A massacre of student protesters 35 years ago was touched off when at least 360 snipers under government command fired into the crowd, according to once-secret government files obtained by The Associated Press.

Government officials at the time said armed dissidents provoked the deadly confrontation on Oct. 2, 1968 — 10 days before the start of the Olympics hosted by Mexico — by firing on police during a protest against Mexico's lack of democracy. Estimates on the number of people killed range from 38 to several hundred.

As Mexicans hold an annual march Thursday to mark the anniversary of the attack at Tlatelolco plaza, there is growing evidence backing up claims by student protesters that government operatives initiated the massacre.

The Supreme Court ordered the federal Attorney General's office to investigate how big a role the government played in the massacre, but the investigation by a special prosecutor has faltered because those in charge at the time of the attack refuse to testify.

Researchers say newly uncovered files with police names and the number of snipers may give new momentum to the case.

Investigators say there is evidence top officials, including then-Interior Secretary Luis Echeverria, knew much more than they originally claimed. Echeverria would become Mexico's president in 1970.

Some snipers moving from window to window above the plaza scurried through an apartment that belonged to Echeverria's sister-in-law, according to the documents.

Echeverria, who was in charge of Mexico's domestic security, has denied any direct involvement in the attack, and he and his assistants refused to comment to the AP. Called in for questioning last year by Special Prosecutor Ignacio Carrillo, Echeverria refused to talk, citing his constitutional right to remain silent.

"You think Echeverria didn't know that they were firing from the apartment of his sister-in-law? I don't think so," Maria de Los Angeles Magdaleno, an investigator for the special prosecutor researching the case, said in an interview with the AP.

Magdaleno leads a team of five government researchers combing through millions of uncatalogued documents. Among the team's recent discoveries is a list of the intelligence monitors for dozens of military units and police squads who showed up at the plaza, another indication the events were no secret to high-ranking officials.

Researchers have uncovered mounting evidence that among those at the plaza was Manuel Diaz Escobar, who led a secret battalion of police known as the Falcons. The Falcons went on to lead another bloody attack on student protesters in 1971.

Magdaleno says there were diverse groups of police at the plaza, including federal police, city police and secret service agents.

Investigators do not have evidence the government had previously ordered police to carry out the killings, but documents suggest things got out of control.

"The decision was not to go out killing students and certainly not with the eyes of the world on Mexico" before the Olympics, Magdaleno said. "There were so many groups in the operation that the authorities couldn't control them."

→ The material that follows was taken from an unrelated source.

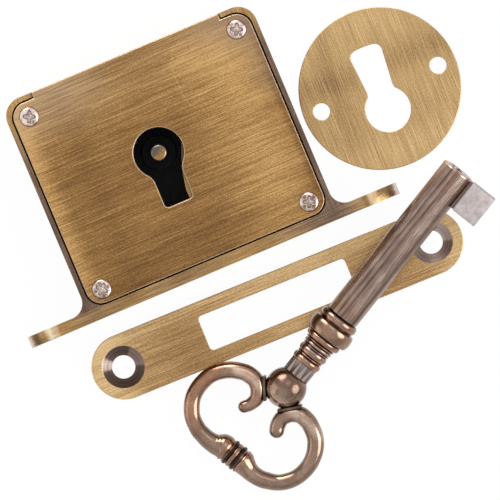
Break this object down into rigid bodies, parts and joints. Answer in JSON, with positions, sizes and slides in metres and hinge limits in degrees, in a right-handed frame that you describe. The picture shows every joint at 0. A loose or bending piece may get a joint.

Until recently, prosecutors had brushed aside demands to prosecute those responsible for the massacre, claiming the statute of limitations had expired years ago.

But on the anniversary of the massacre two years ago, President Vicente Fox promised to open secret government archives about the event.

Carrillo, the special prosecutor appointed by Fox to investigate crimes by past governments, said there is evidence 38 people were killed at Tlatelolco Plaza. Human rights groups have contended several hundred died, but government officials hid the bodies so an exact count was impossible. Government officials also seized photos of the carnage and ordered newspapers not to print photos of corpses.

International observers worry the investigation will stall, especially as government officials remain silent.

"If you don't put a limit on time, the process will go on for 10 years," said Sofia Macher, a member of Peru's Truth and Reconciliation Commission, which investigated deaths and disappearances in Peru during a brutal insurgency by Shining Path guerrillas.

Human Rights Watch has urged Fox to make the investigation a higher priority and to provide investigators with more resources. The group also wants Congress to pass new legislation that would pressure witnesses to testify, saying prosecutors need the power to negotiate plea bargains.

"As this thing drags out, I think the frustration has grown considerably," said Daniel Wilkinson, an attorney for Human Rights Watch. "It will take showing concrete results for that to abate."

At an appearance Tuesday by Fox, a group of students told the president they hadn't forgotten about the case.

"I haven't forgotten about it either," local newspapers quoted him as responding.